SET EXERCISE: Among the entries below, extract exactly the lines that run from the one with "const barrel = new" through the one with "obj.data.transform(obj.matrix_world)", both ends included.

---*---

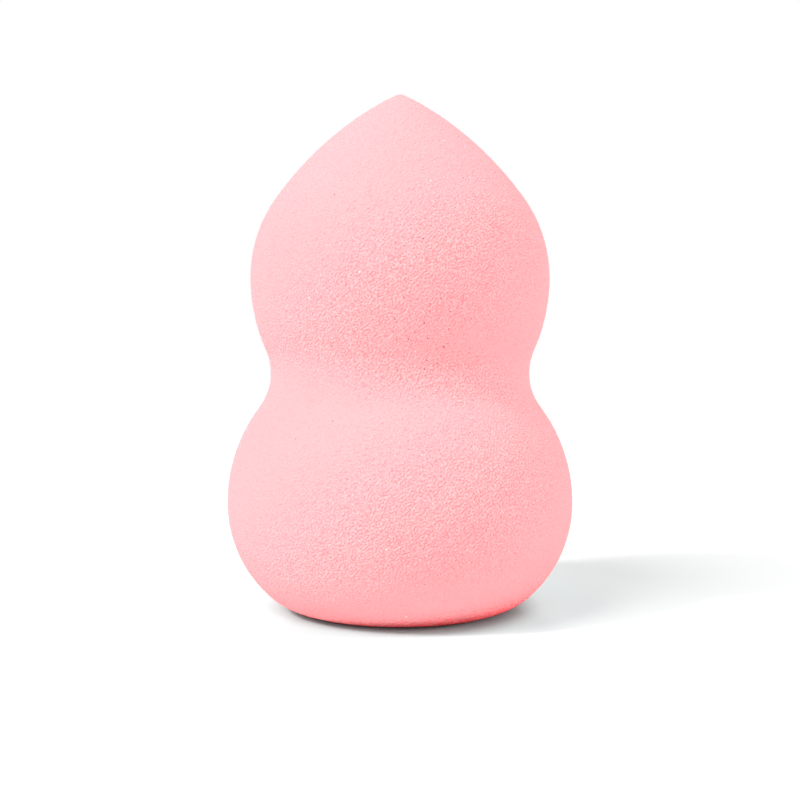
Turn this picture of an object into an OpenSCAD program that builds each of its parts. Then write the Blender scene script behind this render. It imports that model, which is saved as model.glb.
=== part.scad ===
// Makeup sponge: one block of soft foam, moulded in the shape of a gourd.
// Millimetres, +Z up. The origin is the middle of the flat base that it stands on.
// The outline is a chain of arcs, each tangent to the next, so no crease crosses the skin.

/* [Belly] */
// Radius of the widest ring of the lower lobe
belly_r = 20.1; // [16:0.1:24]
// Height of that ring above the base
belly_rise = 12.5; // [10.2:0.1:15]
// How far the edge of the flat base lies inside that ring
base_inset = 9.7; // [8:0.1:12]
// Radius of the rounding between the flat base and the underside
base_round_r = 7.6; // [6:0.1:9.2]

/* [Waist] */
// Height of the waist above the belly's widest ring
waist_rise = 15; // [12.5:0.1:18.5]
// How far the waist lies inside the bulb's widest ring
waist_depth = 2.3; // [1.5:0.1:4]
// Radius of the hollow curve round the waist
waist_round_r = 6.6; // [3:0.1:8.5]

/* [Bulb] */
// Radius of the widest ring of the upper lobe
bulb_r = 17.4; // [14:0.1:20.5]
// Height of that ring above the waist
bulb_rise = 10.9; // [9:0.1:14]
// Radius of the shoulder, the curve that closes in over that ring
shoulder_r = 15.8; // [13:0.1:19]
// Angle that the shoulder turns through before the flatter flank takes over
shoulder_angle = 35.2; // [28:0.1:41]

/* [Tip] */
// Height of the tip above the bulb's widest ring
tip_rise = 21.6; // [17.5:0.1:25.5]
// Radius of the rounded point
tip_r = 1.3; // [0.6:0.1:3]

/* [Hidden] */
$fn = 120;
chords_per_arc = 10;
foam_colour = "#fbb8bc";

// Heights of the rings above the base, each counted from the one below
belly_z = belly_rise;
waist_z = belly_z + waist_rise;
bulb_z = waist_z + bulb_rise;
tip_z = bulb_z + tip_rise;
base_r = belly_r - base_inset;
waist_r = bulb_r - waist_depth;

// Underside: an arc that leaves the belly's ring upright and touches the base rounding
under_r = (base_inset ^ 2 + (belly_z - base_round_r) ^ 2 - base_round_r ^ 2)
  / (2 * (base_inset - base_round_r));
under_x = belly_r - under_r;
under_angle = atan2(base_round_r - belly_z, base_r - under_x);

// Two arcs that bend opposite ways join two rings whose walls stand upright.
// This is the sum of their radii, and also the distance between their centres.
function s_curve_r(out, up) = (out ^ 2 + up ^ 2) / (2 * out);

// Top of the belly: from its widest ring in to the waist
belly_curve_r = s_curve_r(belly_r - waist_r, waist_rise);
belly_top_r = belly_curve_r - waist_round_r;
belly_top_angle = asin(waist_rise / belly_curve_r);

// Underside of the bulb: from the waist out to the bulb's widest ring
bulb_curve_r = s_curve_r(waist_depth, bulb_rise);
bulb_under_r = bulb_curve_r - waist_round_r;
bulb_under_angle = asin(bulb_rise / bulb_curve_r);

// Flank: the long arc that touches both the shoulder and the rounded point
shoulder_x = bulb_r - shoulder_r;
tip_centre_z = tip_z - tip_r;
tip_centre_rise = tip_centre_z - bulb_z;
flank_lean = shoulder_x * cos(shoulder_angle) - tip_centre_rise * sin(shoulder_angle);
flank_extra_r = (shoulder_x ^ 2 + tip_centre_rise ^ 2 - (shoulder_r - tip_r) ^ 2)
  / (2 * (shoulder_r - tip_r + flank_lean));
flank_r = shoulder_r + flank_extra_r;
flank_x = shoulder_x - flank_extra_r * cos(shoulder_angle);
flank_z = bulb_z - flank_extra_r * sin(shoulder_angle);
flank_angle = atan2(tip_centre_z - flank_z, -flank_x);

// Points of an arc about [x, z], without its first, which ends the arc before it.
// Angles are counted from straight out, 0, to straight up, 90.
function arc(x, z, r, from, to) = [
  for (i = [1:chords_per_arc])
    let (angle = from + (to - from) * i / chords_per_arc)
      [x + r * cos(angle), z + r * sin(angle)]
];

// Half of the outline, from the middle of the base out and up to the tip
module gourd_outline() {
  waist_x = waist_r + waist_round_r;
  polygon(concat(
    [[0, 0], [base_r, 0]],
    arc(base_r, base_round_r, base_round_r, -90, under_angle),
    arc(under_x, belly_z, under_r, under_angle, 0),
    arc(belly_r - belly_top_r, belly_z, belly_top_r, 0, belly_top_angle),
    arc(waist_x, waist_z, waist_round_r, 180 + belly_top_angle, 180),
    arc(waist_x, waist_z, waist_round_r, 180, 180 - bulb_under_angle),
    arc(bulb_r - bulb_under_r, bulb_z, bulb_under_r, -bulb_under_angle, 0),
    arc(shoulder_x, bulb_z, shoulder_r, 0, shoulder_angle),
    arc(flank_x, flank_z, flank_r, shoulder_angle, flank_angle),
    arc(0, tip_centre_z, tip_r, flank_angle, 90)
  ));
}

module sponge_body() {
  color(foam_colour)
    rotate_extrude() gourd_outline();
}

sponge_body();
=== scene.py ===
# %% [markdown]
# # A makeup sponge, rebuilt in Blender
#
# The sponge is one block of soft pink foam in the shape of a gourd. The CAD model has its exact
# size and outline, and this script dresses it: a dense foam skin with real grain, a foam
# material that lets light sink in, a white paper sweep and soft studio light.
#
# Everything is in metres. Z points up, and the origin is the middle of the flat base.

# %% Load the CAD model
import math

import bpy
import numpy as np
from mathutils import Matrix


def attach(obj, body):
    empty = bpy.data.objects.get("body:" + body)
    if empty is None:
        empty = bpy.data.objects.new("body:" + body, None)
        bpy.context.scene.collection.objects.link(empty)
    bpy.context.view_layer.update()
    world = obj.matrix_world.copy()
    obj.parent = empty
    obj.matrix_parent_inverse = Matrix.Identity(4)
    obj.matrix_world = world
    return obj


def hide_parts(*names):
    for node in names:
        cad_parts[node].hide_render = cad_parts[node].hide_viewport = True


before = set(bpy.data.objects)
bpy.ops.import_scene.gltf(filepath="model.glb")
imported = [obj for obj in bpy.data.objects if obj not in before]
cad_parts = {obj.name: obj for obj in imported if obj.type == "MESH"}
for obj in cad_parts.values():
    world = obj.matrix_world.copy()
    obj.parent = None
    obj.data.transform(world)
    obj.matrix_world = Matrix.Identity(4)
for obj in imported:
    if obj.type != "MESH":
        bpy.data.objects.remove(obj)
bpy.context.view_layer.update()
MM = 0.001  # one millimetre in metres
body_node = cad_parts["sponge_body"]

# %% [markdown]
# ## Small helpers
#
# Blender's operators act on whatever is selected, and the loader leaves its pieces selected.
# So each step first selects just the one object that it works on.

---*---

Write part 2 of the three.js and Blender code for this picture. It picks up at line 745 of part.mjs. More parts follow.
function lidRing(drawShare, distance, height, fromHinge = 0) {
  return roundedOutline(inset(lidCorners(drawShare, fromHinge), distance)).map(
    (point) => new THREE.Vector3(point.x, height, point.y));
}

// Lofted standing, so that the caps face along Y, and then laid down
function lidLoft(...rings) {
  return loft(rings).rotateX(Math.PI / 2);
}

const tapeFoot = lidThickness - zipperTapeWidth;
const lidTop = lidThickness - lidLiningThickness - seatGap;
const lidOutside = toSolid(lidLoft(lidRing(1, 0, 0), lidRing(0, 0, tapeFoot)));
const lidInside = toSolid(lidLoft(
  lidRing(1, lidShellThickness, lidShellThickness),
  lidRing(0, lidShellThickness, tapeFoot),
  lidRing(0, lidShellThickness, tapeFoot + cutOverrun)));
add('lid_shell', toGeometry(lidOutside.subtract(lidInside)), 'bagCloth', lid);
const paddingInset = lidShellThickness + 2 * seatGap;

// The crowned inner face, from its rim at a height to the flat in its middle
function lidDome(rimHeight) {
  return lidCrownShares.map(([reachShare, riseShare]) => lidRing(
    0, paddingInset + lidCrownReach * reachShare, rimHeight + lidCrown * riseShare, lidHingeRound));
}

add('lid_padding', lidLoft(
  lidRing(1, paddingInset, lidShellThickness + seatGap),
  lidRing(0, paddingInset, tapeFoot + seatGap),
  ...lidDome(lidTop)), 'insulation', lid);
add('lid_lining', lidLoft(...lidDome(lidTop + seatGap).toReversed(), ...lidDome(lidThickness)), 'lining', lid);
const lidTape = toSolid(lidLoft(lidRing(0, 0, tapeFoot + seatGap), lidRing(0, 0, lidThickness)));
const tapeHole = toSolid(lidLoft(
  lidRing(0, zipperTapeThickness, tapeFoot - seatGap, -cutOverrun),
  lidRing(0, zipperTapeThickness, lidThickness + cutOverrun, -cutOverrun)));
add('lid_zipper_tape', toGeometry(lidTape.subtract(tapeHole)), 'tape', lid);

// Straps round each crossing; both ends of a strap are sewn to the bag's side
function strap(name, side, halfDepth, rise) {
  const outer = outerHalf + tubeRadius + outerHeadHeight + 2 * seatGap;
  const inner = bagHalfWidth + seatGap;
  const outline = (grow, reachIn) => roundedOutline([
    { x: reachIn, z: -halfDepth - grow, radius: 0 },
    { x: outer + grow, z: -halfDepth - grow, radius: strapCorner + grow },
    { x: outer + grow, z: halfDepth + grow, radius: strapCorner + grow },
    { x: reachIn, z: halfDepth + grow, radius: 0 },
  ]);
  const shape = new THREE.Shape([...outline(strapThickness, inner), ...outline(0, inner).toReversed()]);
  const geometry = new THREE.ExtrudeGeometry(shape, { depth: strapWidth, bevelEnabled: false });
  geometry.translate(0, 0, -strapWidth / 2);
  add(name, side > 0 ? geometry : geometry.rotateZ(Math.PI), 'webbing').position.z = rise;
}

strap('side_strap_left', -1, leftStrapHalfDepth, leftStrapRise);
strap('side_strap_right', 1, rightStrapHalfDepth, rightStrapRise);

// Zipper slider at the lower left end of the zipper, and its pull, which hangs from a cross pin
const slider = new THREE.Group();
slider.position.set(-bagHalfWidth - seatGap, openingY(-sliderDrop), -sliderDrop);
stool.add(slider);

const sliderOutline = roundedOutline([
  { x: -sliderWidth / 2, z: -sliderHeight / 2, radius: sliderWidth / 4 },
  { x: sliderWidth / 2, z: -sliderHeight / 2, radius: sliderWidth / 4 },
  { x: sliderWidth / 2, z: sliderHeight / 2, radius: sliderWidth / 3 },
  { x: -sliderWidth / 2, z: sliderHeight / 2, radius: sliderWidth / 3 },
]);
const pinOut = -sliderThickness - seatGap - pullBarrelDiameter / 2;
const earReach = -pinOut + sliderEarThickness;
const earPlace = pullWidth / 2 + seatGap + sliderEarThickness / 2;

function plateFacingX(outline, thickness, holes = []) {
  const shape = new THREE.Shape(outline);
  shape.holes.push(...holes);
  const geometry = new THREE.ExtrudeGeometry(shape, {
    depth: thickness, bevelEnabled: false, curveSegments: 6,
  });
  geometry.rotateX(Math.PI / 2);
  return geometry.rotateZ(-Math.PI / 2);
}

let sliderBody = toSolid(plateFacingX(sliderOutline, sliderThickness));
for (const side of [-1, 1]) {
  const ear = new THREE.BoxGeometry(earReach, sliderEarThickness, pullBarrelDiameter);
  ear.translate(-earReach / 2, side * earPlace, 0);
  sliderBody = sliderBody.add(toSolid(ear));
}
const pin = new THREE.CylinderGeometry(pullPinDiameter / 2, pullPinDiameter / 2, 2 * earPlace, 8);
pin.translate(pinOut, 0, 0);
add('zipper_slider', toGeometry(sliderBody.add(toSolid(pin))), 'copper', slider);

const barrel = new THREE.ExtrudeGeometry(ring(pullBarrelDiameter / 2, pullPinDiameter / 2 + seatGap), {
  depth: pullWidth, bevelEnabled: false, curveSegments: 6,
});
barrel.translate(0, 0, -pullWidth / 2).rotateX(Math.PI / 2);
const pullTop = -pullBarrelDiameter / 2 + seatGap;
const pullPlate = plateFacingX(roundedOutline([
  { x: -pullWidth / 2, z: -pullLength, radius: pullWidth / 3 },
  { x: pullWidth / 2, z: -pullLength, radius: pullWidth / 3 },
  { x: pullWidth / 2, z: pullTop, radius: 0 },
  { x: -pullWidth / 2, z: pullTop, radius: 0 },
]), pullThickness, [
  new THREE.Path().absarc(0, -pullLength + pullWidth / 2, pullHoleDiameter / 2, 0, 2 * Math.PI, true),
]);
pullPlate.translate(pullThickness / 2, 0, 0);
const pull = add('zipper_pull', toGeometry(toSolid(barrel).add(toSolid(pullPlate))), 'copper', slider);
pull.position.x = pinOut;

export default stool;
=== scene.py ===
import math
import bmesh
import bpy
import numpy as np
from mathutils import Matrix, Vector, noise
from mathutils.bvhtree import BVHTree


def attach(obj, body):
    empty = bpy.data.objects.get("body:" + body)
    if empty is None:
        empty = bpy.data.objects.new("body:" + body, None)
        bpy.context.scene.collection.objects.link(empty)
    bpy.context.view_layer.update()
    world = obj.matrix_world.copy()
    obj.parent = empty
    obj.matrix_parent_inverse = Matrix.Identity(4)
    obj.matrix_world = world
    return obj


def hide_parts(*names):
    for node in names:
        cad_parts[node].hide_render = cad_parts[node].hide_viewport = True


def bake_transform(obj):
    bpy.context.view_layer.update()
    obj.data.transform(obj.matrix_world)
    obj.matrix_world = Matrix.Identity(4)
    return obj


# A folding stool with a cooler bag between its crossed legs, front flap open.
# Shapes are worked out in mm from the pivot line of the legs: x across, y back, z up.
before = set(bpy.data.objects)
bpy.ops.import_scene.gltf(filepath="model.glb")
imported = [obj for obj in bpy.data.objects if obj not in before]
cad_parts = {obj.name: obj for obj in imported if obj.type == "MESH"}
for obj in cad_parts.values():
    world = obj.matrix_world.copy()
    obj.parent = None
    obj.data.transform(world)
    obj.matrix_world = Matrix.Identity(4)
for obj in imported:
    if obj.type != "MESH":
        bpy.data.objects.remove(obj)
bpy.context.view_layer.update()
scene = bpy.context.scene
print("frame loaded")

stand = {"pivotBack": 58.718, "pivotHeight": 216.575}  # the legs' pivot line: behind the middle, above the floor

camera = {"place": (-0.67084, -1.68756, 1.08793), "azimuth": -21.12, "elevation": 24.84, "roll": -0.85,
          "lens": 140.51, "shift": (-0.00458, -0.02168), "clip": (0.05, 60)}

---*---

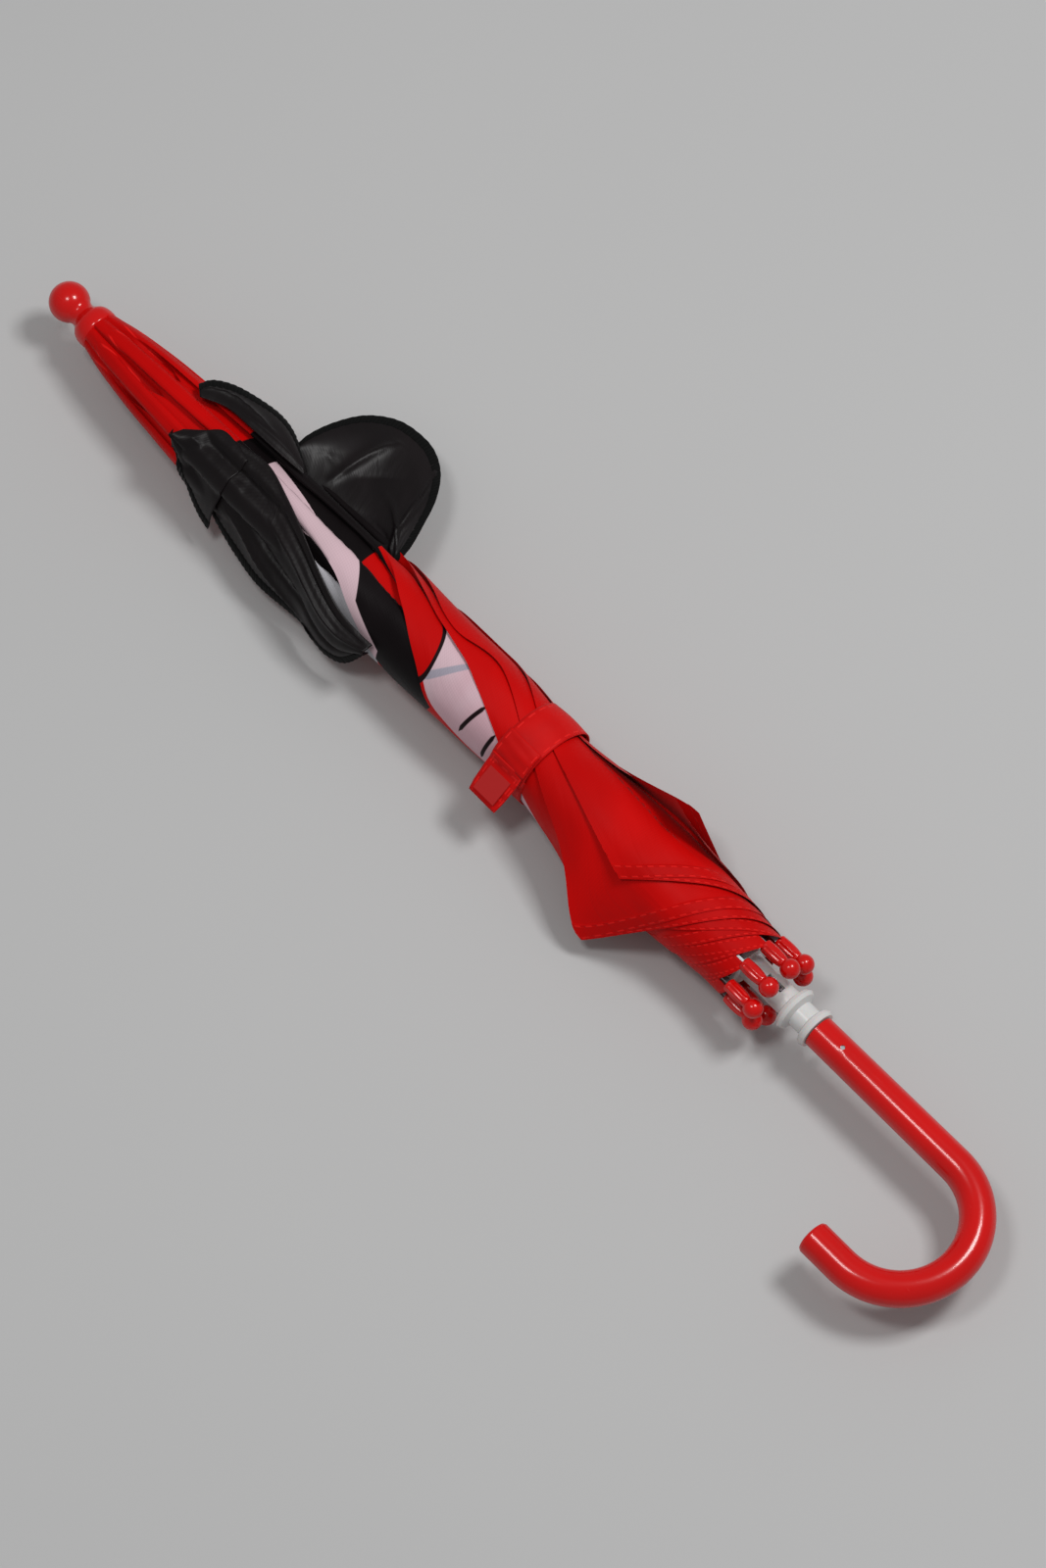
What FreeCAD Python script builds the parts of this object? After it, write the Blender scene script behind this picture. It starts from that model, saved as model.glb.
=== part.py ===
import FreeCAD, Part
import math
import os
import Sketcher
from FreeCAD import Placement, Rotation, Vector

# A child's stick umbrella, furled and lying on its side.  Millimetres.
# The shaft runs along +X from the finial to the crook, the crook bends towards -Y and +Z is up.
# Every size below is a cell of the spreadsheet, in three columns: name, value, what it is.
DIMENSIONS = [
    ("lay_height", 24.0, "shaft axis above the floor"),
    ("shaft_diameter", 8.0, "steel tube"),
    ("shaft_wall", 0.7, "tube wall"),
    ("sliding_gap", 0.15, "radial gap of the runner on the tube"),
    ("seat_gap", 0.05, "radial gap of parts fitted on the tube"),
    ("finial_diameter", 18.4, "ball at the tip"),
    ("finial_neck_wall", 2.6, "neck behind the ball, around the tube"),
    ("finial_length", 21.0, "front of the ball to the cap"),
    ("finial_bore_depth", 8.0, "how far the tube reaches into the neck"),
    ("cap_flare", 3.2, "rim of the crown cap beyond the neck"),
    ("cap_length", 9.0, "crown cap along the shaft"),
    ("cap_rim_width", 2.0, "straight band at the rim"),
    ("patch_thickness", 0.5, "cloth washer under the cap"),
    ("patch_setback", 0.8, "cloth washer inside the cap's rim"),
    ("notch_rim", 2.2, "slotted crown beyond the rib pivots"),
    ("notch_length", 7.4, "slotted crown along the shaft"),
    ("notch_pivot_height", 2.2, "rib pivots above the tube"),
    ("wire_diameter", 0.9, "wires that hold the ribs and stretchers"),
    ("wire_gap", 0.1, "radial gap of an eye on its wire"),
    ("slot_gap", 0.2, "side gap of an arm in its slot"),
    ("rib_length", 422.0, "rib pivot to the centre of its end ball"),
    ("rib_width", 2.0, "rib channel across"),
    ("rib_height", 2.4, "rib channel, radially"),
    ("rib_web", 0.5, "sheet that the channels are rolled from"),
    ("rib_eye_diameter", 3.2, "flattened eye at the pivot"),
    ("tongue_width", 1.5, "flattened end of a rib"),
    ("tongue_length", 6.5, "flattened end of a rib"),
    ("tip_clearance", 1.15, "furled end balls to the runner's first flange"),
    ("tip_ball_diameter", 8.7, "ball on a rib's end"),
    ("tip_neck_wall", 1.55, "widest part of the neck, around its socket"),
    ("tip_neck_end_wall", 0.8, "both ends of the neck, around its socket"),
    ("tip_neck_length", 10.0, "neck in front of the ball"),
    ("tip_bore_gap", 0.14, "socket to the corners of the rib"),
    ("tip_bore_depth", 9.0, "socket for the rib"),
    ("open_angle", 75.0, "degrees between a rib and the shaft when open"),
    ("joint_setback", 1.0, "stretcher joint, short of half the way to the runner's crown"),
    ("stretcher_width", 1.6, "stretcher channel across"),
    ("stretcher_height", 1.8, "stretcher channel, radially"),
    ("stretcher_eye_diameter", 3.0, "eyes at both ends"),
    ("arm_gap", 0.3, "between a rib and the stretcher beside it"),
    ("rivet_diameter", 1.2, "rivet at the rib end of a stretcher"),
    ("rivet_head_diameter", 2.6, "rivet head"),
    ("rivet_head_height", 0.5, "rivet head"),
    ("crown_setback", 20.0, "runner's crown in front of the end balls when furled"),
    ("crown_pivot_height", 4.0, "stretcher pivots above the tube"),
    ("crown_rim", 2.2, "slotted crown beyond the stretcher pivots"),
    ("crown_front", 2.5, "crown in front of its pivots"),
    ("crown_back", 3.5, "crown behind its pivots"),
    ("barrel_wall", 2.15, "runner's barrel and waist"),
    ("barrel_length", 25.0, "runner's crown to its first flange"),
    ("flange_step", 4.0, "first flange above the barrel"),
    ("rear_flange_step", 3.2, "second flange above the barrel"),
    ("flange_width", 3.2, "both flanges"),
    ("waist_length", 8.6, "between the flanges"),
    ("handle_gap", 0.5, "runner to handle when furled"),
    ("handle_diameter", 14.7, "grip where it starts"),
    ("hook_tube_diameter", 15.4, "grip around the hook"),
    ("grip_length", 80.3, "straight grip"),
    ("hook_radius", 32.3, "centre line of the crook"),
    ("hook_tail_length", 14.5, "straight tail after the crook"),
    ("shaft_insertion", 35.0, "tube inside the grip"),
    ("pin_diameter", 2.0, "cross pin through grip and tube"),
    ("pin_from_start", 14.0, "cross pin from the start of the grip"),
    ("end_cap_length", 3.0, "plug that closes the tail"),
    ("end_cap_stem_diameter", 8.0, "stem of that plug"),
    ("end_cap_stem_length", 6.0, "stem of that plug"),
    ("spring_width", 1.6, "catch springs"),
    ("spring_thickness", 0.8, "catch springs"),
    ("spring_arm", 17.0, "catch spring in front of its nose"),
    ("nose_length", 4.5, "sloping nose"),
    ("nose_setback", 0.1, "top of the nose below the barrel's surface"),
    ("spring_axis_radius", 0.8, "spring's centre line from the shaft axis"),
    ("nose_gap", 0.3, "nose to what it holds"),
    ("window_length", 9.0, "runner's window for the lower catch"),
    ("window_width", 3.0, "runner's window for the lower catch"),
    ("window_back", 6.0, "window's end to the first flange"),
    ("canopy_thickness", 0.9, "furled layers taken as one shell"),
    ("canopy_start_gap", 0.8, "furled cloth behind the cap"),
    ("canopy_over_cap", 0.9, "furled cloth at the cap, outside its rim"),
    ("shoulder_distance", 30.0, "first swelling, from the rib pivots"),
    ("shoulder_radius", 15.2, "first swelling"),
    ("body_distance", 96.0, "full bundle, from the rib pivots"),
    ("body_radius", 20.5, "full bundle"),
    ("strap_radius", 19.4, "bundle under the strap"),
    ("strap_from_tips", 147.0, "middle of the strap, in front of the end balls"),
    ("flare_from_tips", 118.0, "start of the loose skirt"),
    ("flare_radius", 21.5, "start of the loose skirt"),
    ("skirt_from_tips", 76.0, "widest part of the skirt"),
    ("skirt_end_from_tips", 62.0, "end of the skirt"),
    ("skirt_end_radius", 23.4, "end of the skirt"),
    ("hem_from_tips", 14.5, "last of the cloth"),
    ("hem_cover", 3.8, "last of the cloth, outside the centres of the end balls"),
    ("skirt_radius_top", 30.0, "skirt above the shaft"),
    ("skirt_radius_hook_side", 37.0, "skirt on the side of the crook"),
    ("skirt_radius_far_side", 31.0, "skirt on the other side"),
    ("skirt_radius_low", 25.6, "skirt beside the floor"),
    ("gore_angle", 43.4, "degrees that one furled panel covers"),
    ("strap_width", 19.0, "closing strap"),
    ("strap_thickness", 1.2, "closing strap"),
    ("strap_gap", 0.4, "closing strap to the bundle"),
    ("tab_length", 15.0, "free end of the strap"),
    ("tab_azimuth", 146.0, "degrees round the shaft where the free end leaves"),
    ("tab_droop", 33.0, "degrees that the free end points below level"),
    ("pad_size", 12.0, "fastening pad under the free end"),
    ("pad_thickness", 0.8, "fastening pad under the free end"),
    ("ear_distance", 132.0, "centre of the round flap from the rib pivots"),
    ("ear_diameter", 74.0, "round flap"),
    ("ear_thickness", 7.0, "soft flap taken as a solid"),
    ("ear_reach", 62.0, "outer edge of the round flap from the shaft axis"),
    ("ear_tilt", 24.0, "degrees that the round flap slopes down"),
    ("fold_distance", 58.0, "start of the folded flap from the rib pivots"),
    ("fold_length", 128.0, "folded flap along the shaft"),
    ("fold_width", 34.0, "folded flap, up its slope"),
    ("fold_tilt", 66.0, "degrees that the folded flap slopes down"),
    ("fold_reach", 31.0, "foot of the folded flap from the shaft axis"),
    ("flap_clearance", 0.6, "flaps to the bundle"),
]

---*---

OUTPUT BELOW:
const barrel = new THREE.ExtrudeGeometry(ring(pullBarrelDiameter / 2, pullPinDiameter / 2 + seatGap), {
  depth: pullWidth, bevelEnabled: false, curveSegments: 6,
});
barrel.translate(0, 0, -pullWidth / 2).rotateX(Math.PI / 2);
const pullTop = -pullBarrelDiameter / 2 + seatGap;
const pullPlate = plateFacingX(roundedOutline([
  { x: -pullWidth / 2, z: -pullLength, radius: pullWidth / 3 },
  { x: pullWidth / 2, z: -pullLength, radius: pullWidth / 3 },
  { x: pullWidth / 2, z: pullTop, radius: 0 },
  { x: -pullWidth / 2, z: pullTop, radius: 0 },
]), pullThickness, [
  new THREE.Path().absarc(0, -pullLength + pullWidth / 2, pullHoleDiameter / 2, 0, 2 * Math.PI, true),
]);
pullPlate.translate(pullThickness / 2, 0, 0);
const pull = add('zipper_pull', toGeometry(toSolid(barrel).add(toSolid(pullPlate))), 'copper', slider);
pull.position.x = pinOut;

export default stool;
=== scene.py ===
import math
import bmesh
import bpy
import numpy as np
from mathutils import Matrix, Vector, noise
from mathutils.bvhtree import BVHTree


def attach(obj, body):
    empty = bpy.data.objects.get("body:" + body)
    if empty is None:
        empty = bpy.data.objects.new("body:" + body, None)
        bpy.context.scene.collection.objects.link(empty)
    bpy.context.view_layer.update()
    world = obj.matrix_world.copy()
    obj.parent = empty
    obj.matrix_parent_inverse = Matrix.Identity(4)
    obj.matrix_world = world
    return obj


def hide_parts(*names):
    for node in names:
        cad_parts[node].hide_render = cad_parts[node].hide_viewport = True


def bake_transform(obj):
    bpy.context.view_layer.update()
    obj.data.transform(obj.matrix_world)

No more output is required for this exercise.